### EXERCISE TASK
Repeat the lines that follow, leaving nothing out.

==========

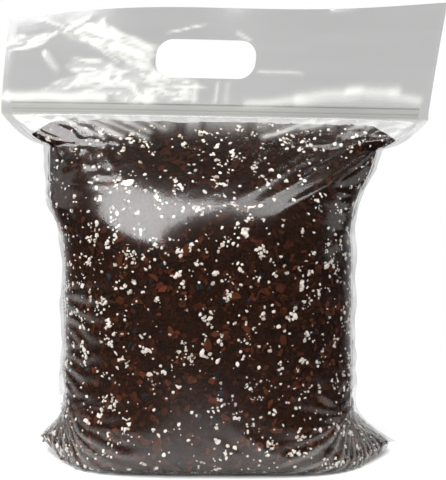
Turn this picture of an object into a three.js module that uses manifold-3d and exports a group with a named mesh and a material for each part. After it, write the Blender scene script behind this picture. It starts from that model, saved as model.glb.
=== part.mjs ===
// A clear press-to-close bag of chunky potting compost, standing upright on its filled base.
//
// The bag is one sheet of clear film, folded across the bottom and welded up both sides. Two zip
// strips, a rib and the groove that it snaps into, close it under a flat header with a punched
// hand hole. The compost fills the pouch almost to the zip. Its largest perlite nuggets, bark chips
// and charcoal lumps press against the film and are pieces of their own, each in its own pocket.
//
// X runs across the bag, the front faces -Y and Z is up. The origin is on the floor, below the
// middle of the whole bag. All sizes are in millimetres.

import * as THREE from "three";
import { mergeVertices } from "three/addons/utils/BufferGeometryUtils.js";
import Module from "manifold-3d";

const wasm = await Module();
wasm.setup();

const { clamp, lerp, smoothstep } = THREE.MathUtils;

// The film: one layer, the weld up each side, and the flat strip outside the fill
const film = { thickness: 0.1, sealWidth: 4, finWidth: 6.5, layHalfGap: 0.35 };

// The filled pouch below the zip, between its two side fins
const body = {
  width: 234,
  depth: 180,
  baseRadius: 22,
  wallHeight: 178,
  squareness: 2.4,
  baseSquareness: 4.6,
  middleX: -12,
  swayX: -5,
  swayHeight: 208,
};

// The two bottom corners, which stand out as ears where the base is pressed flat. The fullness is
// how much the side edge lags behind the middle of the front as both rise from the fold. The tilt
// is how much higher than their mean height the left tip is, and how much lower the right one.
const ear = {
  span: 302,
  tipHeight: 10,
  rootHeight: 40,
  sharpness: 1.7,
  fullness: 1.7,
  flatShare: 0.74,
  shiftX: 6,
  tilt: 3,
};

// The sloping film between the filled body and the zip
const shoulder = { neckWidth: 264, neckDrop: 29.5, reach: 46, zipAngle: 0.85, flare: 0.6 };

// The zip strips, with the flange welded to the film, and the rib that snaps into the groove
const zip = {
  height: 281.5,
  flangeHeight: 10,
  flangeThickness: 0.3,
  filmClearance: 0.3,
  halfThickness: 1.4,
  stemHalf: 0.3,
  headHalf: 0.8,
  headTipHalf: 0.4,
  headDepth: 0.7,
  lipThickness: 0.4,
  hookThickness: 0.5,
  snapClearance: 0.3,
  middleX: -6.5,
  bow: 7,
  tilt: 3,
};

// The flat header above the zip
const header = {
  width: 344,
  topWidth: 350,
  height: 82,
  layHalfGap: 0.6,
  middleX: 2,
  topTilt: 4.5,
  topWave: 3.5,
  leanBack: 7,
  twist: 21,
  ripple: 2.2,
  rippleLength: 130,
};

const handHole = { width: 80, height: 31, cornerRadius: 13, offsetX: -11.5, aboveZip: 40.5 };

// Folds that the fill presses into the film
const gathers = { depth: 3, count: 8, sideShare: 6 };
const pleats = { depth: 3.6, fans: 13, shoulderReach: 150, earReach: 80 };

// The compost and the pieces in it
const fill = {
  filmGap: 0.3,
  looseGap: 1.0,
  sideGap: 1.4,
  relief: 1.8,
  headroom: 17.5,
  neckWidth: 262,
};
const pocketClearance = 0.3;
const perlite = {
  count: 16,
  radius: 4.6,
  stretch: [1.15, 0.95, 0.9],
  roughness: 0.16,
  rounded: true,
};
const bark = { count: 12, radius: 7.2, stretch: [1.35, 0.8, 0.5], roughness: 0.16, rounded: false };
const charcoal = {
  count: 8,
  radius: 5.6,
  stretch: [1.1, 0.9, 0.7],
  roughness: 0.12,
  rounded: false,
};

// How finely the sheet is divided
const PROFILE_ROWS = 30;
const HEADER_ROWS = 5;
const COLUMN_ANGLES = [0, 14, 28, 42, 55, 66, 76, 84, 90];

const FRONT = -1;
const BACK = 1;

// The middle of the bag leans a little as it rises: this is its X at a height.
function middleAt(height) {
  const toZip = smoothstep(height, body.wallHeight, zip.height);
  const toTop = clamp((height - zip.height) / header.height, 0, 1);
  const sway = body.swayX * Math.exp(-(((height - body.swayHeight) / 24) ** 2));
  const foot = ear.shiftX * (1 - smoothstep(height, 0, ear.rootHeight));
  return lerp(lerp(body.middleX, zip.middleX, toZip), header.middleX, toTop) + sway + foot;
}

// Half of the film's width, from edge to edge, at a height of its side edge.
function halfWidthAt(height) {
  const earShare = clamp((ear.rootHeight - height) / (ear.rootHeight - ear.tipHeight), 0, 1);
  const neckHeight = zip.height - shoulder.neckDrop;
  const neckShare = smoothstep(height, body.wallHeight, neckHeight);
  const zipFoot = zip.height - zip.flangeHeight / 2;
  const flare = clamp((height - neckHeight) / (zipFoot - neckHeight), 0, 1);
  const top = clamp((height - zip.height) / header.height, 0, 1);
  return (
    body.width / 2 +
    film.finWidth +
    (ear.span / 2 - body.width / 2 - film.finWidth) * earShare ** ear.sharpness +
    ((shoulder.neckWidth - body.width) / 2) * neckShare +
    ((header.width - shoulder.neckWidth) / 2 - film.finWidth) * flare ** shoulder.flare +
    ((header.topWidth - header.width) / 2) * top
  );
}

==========

### RESULT BELOW
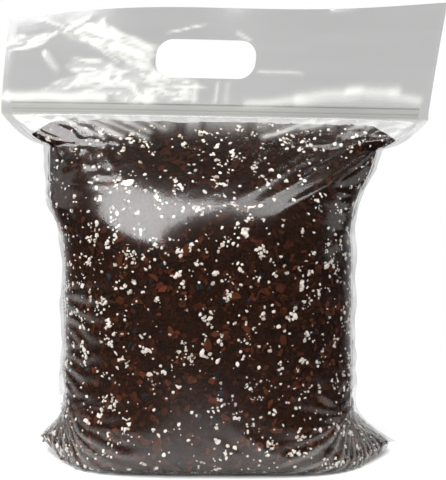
Turn this picture of an object into a three.js module that uses manifold-3d and exports a group with a named mesh and a material for each part. After it, write the Blender scene script behind this picture. It starts from that model, saved as model.glb.
=== part.mjs ===
// A clear press-to-close bag of chunky potting compost, standing upright on its filled base.
//
// The bag is one sheet of clear film, folded across the bottom and welded up both sides. Two zip
// strips, a rib and the groove that it snaps into, close it under a flat header with a punched
// hand hole. The compost fills the pouch almost to the zip. Its largest perlite nuggets, bark chips
// and charcoal lumps press against the film and are pieces of their own, each in its own pocket.
//
// X runs across the bag, the front faces -Y and Z is up. The origin is on the floor, below the
// middle of the whole bag. All sizes are in millimetres.

import * as THREE from "three";
import { mergeVertices } from "three/addons/utils/BufferGeometryUtils.js";
import Module from "manifold-3d";

const wasm = await Module();
wasm.setup();

const { clamp, lerp, smoothstep } = THREE.MathUtils;

// The film: one layer, the weld up each side, and the flat strip outside the fill
const film = { thickness: 0.1, sealWidth: 4, finWidth: 6.5, layHalfGap: 0.35 };

// The filled pouch below the zip, between its two side fins
const body = {
  width: 234,
  depth: 180,
  baseRadius: 22,
  wallHeight: 178,
  squareness: 2.4,
  baseSquareness: 4.6,
  middleX: -12,
  swayX: -5,
  swayHeight: 208,
};

// The two bottom corners, which stand out as ears where the base is pressed flat. The fullness is
// how much the side edge lags behind the middle of the front as both rise from the fold. The tilt
// is how much higher than their mean height the left tip is, and how much lower the right one.
const ear = {
  span: 302,
  tipHeight: 10,
  rootHeight: 40,
  sharpness: 1.7,
  fullness: 1.7,
  flatShare: 0.74,
  shiftX: 6,
  tilt: 3,
};

// The sloping film between the filled body and the zip
const shoulder = { neckWidth: 264, neckDrop: 29.5, reach: 46, zipAngle: 0.85, flare: 0.6 };

// The zip strips, with the flange welded to the film, and the rib that snaps into the groove
const zip = {
  height: 281.5,
  flangeHeight: 10,
  flangeThickness: 0.3,
  filmClearance: 0.3,
  halfThickness: 1.4,
  stemHalf: 0.3,
  headHalf: 0.8,
  headTipHalf: 0.4,
  headDepth: 0.7,
  lipThickness: 0.4,
  hookThickness: 0.5,
  snapClearance: 0.3,
  middleX: -6.5,
  bow: 7,
  tilt: 3,
};

// The flat header above the zip
const header = {
  width: 344,
  topWidth: 350,
  height: 82,
  layHalfGap: 0.6,
  middleX: 2,
  topTilt: 4.5,
  topWave: 3.5,
  leanBack: 7,
  twist: 21,
  ripple: 2.2,
  rippleLength: 130,
};

const handHole = { width: 80, height: 31, cornerRadius: 13, offsetX: -11.5, aboveZip: 40.5 };

// Folds that the fill presses into the film
const gathers = { depth: 3, count: 8, sideShare: 6 };
const pleats = { depth: 3.6, fans: 13, shoulderReach: 150, earReach: 80 };

// The compost and the pieces in it
const fill = {
  filmGap: 0.3,
  looseGap: 1.0,
  sideGap: 1.4,
  relief: 1.8,
  headroom: 17.5,
  neckWidth: 262,
};
const pocketClearance = 0.3;
const perlite = {
  count: 16,
  radius: 4.6,
  stretch: [1.15, 0.95, 0.9],
  roughness: 0.16,
  rounded: true,
};
const bark = { count: 12, radius: 7.2, stretch: [1.35, 0.8, 0.5], roughness: 0.16, rounded: false };
const charcoal = {
  count: 8,
  radius: 5.6,
  stretch: [1.1, 0.9, 0.7],
  roughness: 0.12,
  rounded: false,
};

// How finely the sheet is divided
const PROFILE_ROWS = 30;
const HEADER_ROWS = 5;
const COLUMN_ANGLES = [0, 14, 28, 42, 55, 66, 76, 84, 90];

const FRONT = -1;
const BACK = 1;

// The middle of the bag leans a little as it rises: this is its X at a height.
function middleAt(height) {
  const toZip = smoothstep(height, body.wallHeight, zip.height);
  const toTop = clamp((height - zip.height) / header.height, 0, 1);
  const sway = body.swayX * Math.exp(-(((height - body.swayHeight) / 24) ** 2));
  const foot = ear.shiftX * (1 - smoothstep(height, 0, ear.rootHeight));
  return lerp(lerp(body.middleX, zip.middleX, toZip), header.middleX, toTop) + sway + foot;
}

// Half of the film's width, from edge to edge, at a height of its side edge.
function halfWidthAt(height) {
  const earShare = clamp((ear.rootHeight - height) / (ear.rootHeight - ear.tipHeight), 0, 1);
  const neckHeight = zip.height - shoulder.neckDrop;
  const neckShare = smoothstep(height, body.wallHeight, neckHeight);
  const zipFoot = zip.height - zip.flangeHeight / 2;
  const flare = clamp((height - neckHeight) / (zipFoot - neckHeight), 0, 1);
  const top = clamp((height - zip.height) / header.height, 0, 1);
  return (
    body.width / 2 +
    film.finWidth +
    (ear.span / 2 - body.width / 2 - film.finWidth) * earShare ** ear.sharpness +
    ((shoulder.neckWidth - body.width) / 2) * neckShare +
    ((header.width - shoulder.neckWidth) / 2 - film.finWidth) * flare ** shoulder.flare +
    ((header.topWidth - header.width) / 2) * top
  );
}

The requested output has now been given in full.